(volgens de eerbiedw. Johannes van Jezus Maria O.C.D.)
O Allerbarmhartigste God, aan wie ik geheel toebehoor, ik draag mij geheel aan uw oneindige majesteit op, met al de gedachten, woorden en werken van mijn leven, in vereniging met die van onze Heer Jezus Christus, van de Allerheiligste Maagd Maria, van de Engelen en de Heiligen die in de Hemel zijn en van de rechtvaardigen die op de wereld leven; mijn enige en vurigste begeerte is U hierdoor aangenaam te zijn. Bovendien zou ik de ontelbare volmaakte harten willen bezitten die Gij had kunnen scheppen, en die U samen met diegene die ik genoemd heb van alle eeuwigheid zouden behaagd hebben en in eeuwigheid zouden behagen.

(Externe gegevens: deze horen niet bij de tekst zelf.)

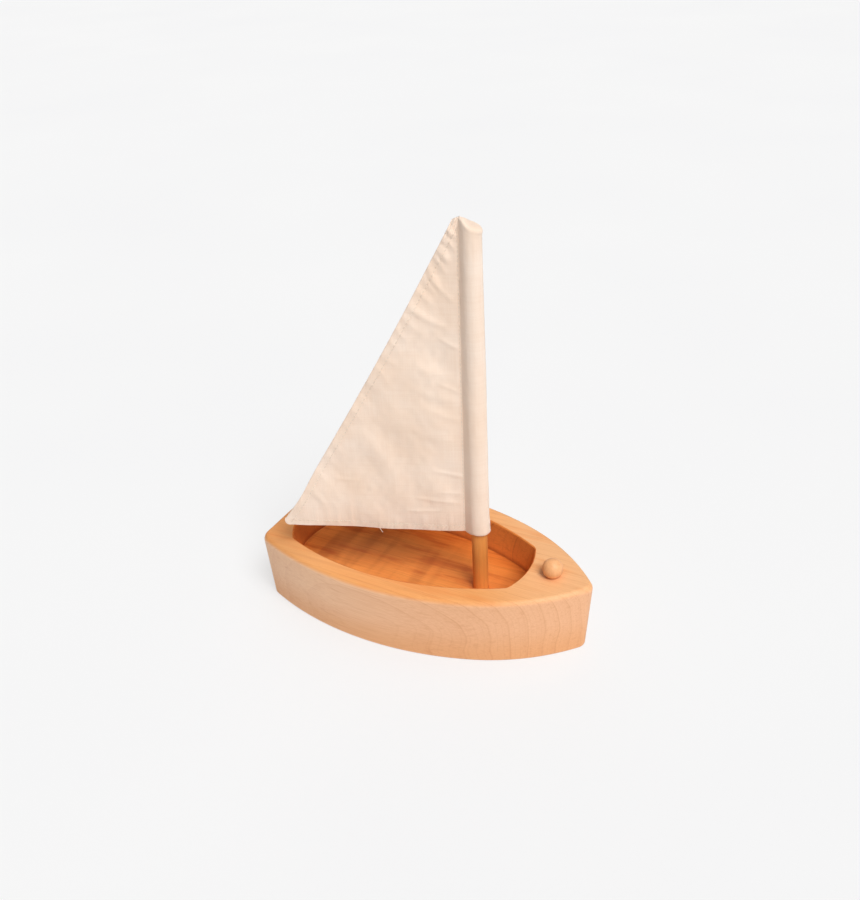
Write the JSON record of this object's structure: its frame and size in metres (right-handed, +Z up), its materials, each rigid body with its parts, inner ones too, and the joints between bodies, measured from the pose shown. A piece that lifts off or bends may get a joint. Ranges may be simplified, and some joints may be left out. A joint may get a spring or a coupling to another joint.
{
  "type": "toy sailing boat",
  "caption": "Wooden toy sailing boat with a hollowed cockpit, a plug-in dowel mast, a canvas sail on a sleeve that swings round it, and a ball peg on the foredeck.",
  "frame": {"origin": "middle of the hull's flat bottom: halfway along its length, on its centreline", "axes": "+Z up along the mast, +X towards the bow, +Y to port; the sail's clew is on the starboard quarter at rest"},
  "size_m": [0.2196, 0.1156, 0.269],
  "materials": {
    "hull_wood": "oiled, satin",
    "mast_wood": "oiled, satin",
    "peg_wood": "oiled, satin",
    "sail_canvas": "unbleached cotton canvas, matte",
    "thread": "natural cotton thread, matte"
  },
  "bodies": {
    "hull": {"hull": "hull_wood", "bow_peg": "peg_wood"},
    "mast": {"mast": "mast_wood"},
    "sail": {"sail_panel": "sail_canvas", "sail_sleeve": "sail_canvas", "sail_head": "sail_canvas", "leech_hem": "sail_canvas", "foot_hem": "sail_canvas", "sleeve_stitching": "thread", "leech_stitching": "thread", "foot_stitching": "thread"}
  },
  "joints": [
    {"name": "mast_lift", "type": "slide", "parent": "hull", "child": "mast", "axis": [0, 0, 1], "range_m": [0, 0.045]},
    {"name": "sail_swing", "type": "hinge", "parent": "mast", "child": "sail", "pos_m": [0.0343, 0, 0.166], "axis": [0, 0, 1], "continuous": true}
  ]
}
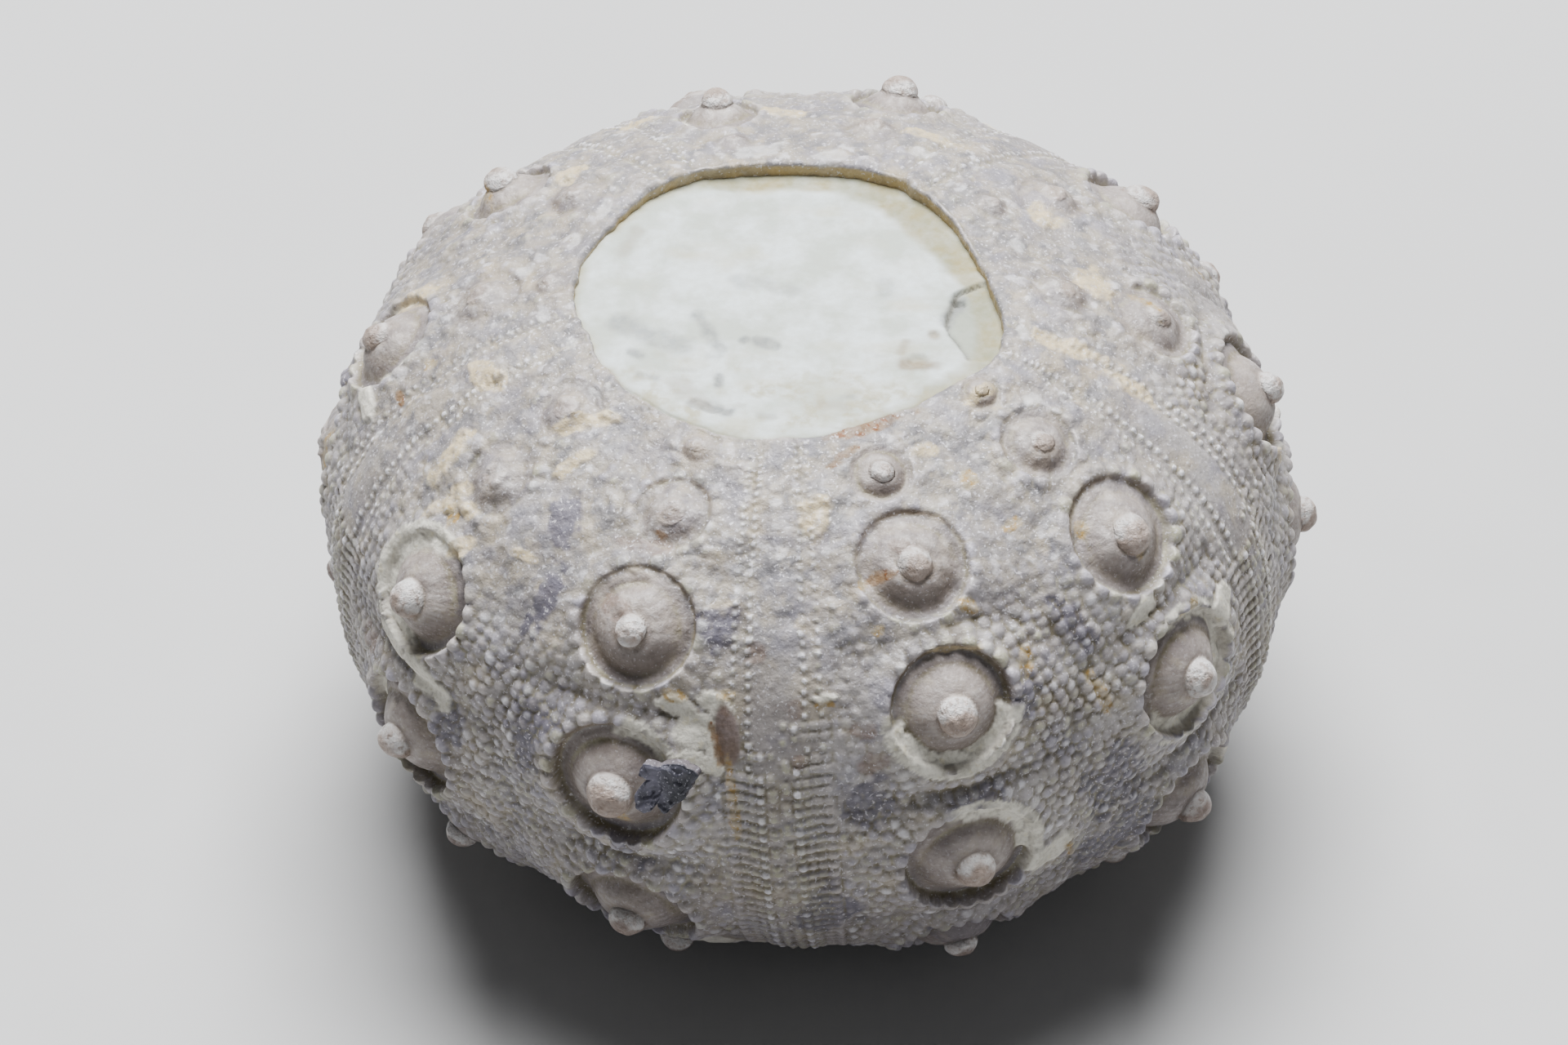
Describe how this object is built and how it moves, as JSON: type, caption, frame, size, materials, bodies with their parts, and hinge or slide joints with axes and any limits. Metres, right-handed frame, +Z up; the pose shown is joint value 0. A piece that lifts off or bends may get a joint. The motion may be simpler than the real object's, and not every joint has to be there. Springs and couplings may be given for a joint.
{
  "type": "fossil sea urchin",
  "caption": "Fossil regular sea urchin: a domed stony test with rows of ringed knobs, pentagonal top opening and pale hardened sediment inside.",
  "frame": {"origin": "centre of the flat sediment foot under the mouth, on the surface it rests on", "axes": "+Z up the urchin's axis from the mouth to the apical opening; -Y towards the ambulacrum at the front"},
  "size_m": [0.0485, 0.0469, 0.0308],
  "materials": {
    "fossil_calcite": "matt granular calcite with a faint crystalline glint",
    "chalky_sediment": "matt chalky stone",
    "slate": "matt slate"
  },
  "bodies": {
    "root": {"test": "fossil_calcite", "sediment_fill": "chalky_sediment", "slate_chip": "slate"}
  },
  "joints": []
}
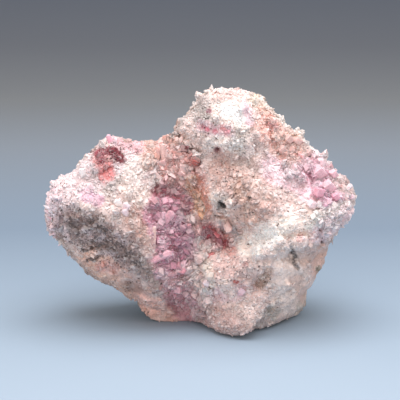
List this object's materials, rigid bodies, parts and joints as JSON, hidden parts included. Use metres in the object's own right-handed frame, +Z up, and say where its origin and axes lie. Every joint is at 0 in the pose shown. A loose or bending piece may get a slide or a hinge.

Dit alles wens ik U bij elke ademhaling op te dragen als een offerande van uitboeting voor mijn zonden; uit dankbaarheid voor de ontvangen weldaden, van smeking om al de genade te verkrijgen die nodig zijn tot aan mijn intreding in de eeuwige gelukzaligheid; als een brandoffer tot vereniging van mijn hart met U en tot erkenning van uw goddelijke Majesteit; alsook voor het welzijn van de H. Kerk en de zaligheid van de zielen.
Allerheiligste Maagd Maria, ook tot U richt ik al wat ik ben en al wat ik heb, gedachten, woorden en werken van mijn hele leven en vooral van deze dag, om U te loven en te vereren.